## Start

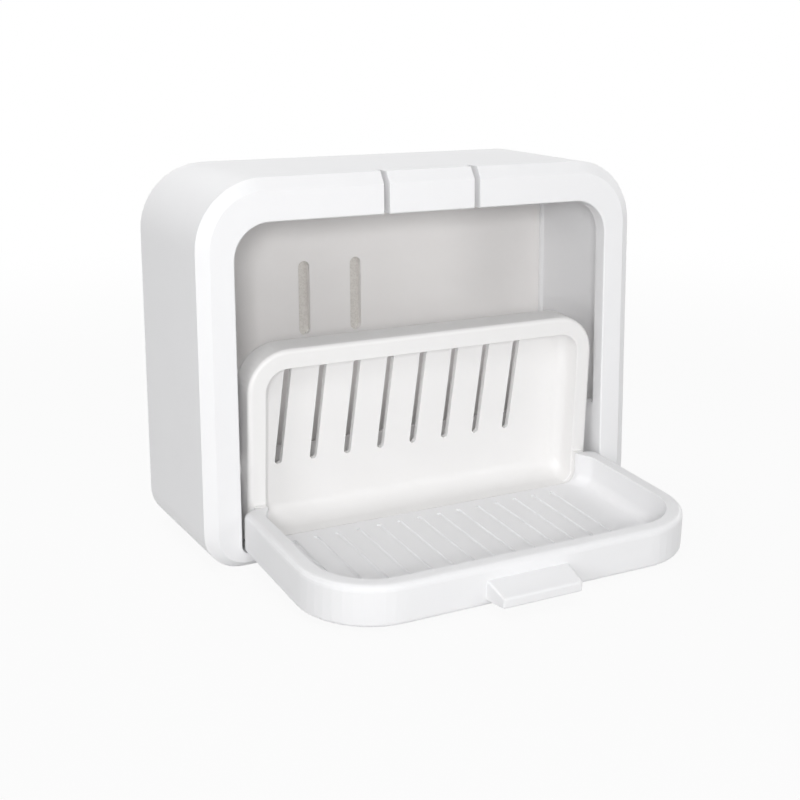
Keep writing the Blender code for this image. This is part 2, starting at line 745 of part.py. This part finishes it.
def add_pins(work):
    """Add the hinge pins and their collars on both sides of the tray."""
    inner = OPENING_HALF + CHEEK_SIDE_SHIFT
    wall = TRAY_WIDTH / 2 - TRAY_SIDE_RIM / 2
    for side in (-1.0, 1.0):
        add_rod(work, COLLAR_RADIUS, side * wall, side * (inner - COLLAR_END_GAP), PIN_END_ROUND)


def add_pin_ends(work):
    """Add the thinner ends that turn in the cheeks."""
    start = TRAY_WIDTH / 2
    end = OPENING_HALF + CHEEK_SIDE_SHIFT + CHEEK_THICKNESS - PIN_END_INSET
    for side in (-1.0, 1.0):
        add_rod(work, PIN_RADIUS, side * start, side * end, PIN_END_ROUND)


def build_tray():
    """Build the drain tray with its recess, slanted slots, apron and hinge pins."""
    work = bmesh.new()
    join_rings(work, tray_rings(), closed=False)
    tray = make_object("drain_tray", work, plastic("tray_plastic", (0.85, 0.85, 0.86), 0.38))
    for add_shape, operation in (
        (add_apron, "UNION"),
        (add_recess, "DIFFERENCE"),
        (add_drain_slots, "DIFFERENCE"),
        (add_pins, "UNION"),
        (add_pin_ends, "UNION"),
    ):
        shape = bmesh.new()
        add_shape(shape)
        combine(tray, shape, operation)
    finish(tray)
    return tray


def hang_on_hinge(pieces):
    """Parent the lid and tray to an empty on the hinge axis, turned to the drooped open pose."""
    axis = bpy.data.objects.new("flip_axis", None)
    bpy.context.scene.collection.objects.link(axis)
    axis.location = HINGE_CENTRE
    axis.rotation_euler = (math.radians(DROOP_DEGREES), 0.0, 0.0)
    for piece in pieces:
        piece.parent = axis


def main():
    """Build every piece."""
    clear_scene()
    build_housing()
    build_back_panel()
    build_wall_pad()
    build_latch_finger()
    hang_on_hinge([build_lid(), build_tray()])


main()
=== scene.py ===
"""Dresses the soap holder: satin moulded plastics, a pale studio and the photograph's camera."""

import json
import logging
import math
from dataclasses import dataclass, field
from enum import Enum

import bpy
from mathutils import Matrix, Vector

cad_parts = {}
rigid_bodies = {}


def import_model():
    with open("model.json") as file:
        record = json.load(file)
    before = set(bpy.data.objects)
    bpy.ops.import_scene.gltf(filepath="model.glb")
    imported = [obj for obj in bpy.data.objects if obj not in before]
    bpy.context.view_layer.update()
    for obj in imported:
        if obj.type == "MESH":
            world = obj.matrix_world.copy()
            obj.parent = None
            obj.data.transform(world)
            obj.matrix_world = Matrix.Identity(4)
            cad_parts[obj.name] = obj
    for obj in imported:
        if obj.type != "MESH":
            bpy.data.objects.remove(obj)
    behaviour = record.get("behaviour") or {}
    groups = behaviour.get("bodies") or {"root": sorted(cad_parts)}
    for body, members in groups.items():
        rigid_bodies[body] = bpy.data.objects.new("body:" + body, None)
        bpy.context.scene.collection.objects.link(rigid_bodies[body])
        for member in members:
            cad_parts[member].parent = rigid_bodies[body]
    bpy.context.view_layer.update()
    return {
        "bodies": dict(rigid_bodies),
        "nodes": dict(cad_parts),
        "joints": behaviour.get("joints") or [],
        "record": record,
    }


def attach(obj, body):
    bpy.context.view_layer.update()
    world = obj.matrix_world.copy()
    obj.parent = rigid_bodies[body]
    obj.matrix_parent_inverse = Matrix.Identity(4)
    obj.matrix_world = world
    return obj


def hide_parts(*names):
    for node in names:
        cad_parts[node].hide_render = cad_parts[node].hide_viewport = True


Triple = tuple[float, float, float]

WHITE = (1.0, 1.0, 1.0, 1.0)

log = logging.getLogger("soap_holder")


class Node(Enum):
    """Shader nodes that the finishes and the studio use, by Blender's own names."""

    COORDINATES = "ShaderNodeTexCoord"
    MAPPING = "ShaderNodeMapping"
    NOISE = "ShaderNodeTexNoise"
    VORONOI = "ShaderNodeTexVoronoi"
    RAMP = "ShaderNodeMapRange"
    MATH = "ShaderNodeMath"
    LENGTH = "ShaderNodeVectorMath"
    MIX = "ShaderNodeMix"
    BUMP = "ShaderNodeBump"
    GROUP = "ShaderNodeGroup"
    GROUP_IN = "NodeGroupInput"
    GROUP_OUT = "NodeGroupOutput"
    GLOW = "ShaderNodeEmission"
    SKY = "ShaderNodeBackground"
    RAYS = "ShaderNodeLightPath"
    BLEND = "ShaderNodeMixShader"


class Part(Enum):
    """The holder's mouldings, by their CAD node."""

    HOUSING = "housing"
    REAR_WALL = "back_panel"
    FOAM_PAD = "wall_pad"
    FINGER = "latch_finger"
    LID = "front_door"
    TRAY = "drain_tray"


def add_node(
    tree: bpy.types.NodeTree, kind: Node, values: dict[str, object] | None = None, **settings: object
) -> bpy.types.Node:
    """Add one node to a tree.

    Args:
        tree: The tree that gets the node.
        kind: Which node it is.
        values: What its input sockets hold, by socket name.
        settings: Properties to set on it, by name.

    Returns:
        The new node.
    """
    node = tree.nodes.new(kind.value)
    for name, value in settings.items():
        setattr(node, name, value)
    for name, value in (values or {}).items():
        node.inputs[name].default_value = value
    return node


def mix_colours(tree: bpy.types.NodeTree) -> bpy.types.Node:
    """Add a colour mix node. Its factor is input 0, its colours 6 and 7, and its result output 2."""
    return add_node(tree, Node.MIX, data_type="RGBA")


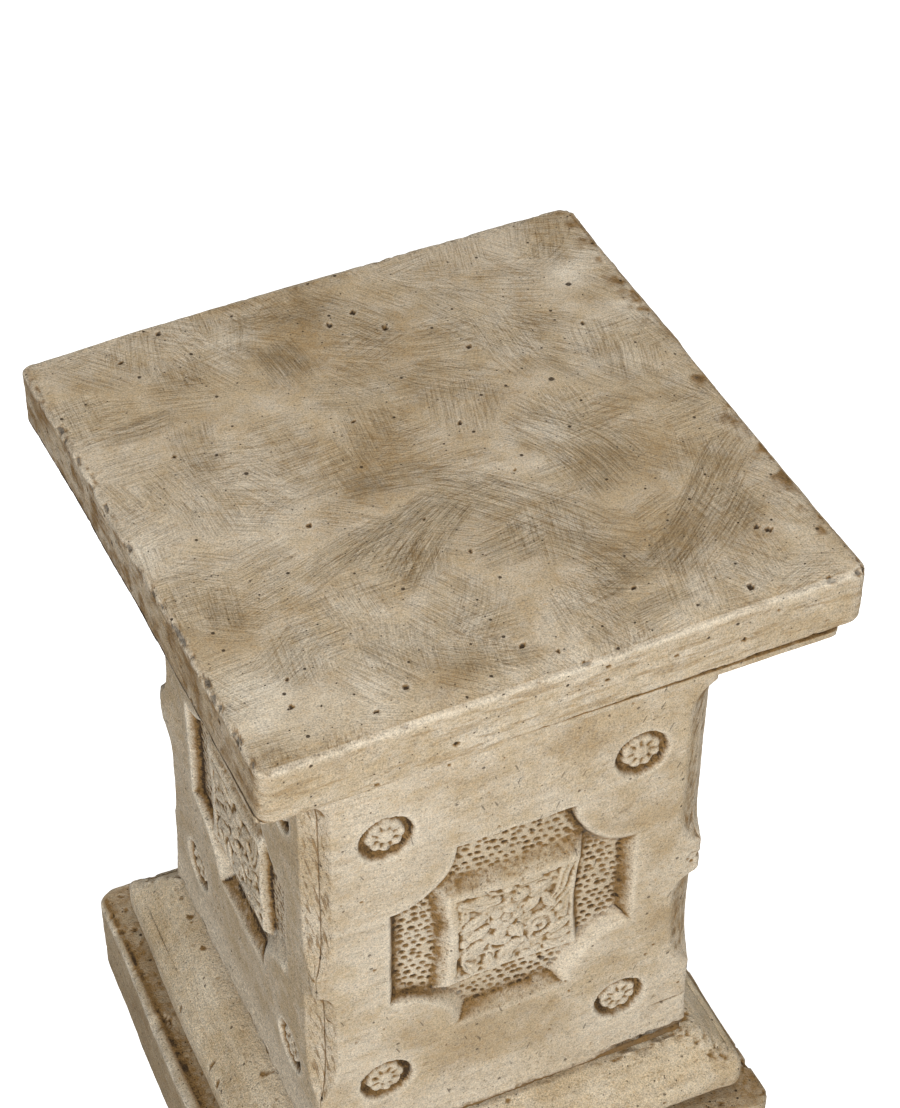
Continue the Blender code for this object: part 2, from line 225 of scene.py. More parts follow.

## End

=== SET PROBLEM ===
Both the line with "build_housing()" and the line with "record = json.load(file)" belong in the extract, along with every line between them; set down those lines exactly and only.

=== TASK RESULT ===
    build_housing()
    build_back_panel()
    build_wall_pad()
    build_latch_finger()
    hang_on_hinge([build_lid(), build_tray()])


main()
=== scene.py ===
"""Dresses the soap holder: satin moulded plastics, a pale studio and the photograph's camera."""

import json
import logging
import math
from dataclasses import dataclass, field
from enum import Enum

import bpy
from mathutils import Matrix, Vector

cad_parts = {}
rigid_bodies = {}


def import_model():
    with open("model.json") as file:
        record = json.load(file)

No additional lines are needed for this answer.